Chairperson of the Joint Committee on Ethics and Members' Interests
- Incumbent
- Assumed office 11 September 2019 Serving with Bekizwe Nkosi
- Preceded by: Omie Singh

Permanent Delegate to the National Council of Provinces

Assembly Member for Free State
- Incumbent
- Assumed office 11 April 2016
- In office 7 May 2009 – 21 April 2014

Personal details
- Born: 18 April 1971 (age 55)
- Citizenship: South Africa
- Party: African National Congress

= Lydia Moshodi =

South African politician (born 1971)

Moji Lydia Moshodi (born 18 April 1971) is a South African politician from the Free State. A member of the African National Congress (ANC), she has represented the Free State in the National Council of Provinces since 2016. She previously held her seat from 2009 to 2014. Since 2019, she has co-chaired Parliament's Joint Committee on Ethics and Members' Interests.

== Legislative career ==
Born on 18 April 1971, Moshodi was first elected to Parliament at the 2009 general election, when she was elected to represent the Free State in the National Council of Provinces.
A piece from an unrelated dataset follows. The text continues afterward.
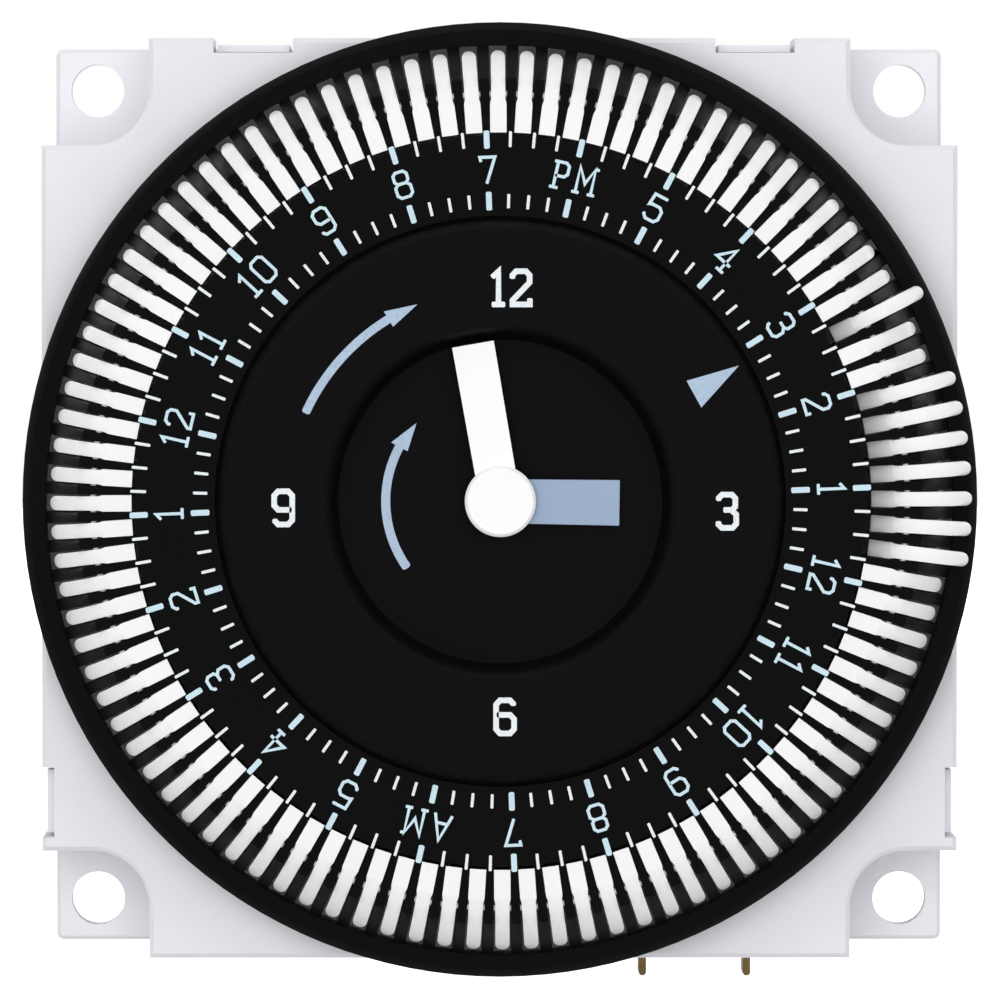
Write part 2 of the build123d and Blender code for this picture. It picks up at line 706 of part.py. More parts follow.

At the end of the legislative term, she stood for election to the National Assembly in the 2014 general election, but she did not win a seat. However, two years later, on 11 April 2016, she returned to Parliament when she was assigned to fill a casual vacancy in the National Council of Provinces. She was re-elected to her seat at the 2019 general election.

After the 2019 election, the ANC announced that it would nominate Moshodi for election as co-chairperson of the Joint Committee on Ethics and Members' Interests. She was elected to the chair on 11 September, alongside Bheki Nkosi of the National Assembly.